That would be fellow Banana Boat best friend Chris Paul, of course. It doesn't make much sense for the Spurs to gut their roster in order to add CP3 this offseason if that's the only move they plan to make. He'd help alongside Kawhi Leonard, but he wouldn't take San Antonio over the top against the Warriors.
In fact, the Spurs would be better off trying to replicate the success they had in the first three quarters of Game 1 of this year's Western Conference finals — with a team built around defense, the height of LaMarcus Aldridge and a lone superstar in Leonard — than taking a Big Two featuring an aging point guard to war.
If you imagine signing Paul is a precursor to the King, however, all the innuendo starts to make sense.
San Antonio would have all the cap room in the world to sign LeBron to a max deal in that scenario, even after paying Paul. The Spurs then could turn around and give Leonard a massive extension, locking up a Big Three that would rival any the NBA has seen.

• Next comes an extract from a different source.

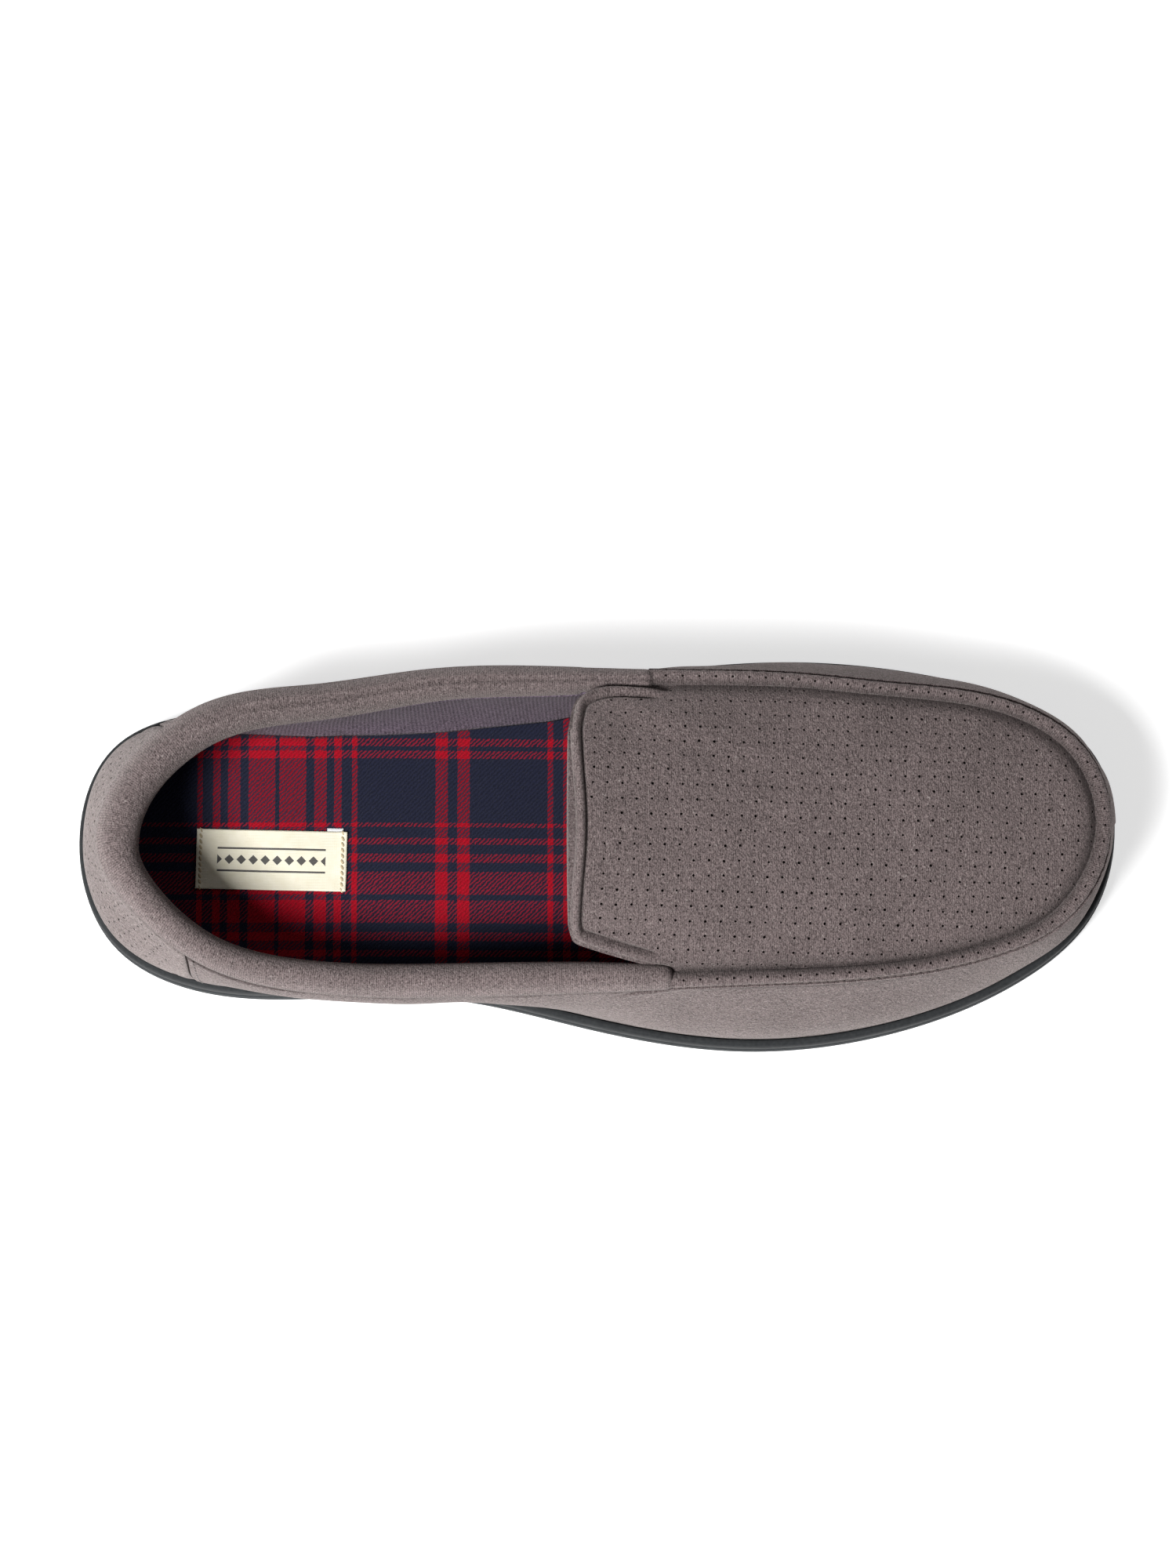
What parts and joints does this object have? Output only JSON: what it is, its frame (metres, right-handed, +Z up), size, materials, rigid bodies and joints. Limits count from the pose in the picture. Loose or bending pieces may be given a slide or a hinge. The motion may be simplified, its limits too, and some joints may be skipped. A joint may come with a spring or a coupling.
{
  "type": "moccasin slipper",
  "caption": "Right moccasin slipper: hollow upper with a perforated plug and tongue flap, raised seam, padded collar, plaid insole and rubber sole.",
  "frame": {"origin": "on the floor under the middle of the sole, at the centre of the bounding box in plan", "axes": "+X towards the toe, +Y towards the inner (medial) side of the foot, +Z up"},
  "size_m": [0.295, 0.1114, 0.0799],
  "materials": {
    "outsole": "matt moulded rubber, fine pebble on the side",
    "insole": "brushed red and navy plaid flannel over foam",
    "upper": "taupe microsuede",
    "apron": "taupe microsuede, perforated",
    "moccasin_seam": "taupe microsuede, stitched ridge",
    "collar": "taupe microsuede over foam",
    "heel_counter": "taupe microsuede, perforated",
    "label": "cream woven satin"
  },
  "bodies": {
    "root": {"outsole": "outsole", "insole": "insole", "upper": "upper", "apron": "apron", "moccasin_seam": "moccasin_seam", "collar": "collar", "heel_counter": "heel_counter", "label": "label"}
  },
  "joints": []
}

Paul, Leonard and LeBron are perfect complements to one another, unlike LeBron's previous superteams that have tried to get overlapping skill sets to dovetail between LeBron and Dwyane Wade or LeBron and Irving.
Throw in a defensive big man, and San Antonio would have a team to take down the Warriors. LeBron would have to be a fool to turn down that opportunity — again, assuming he's still interested in winning rings.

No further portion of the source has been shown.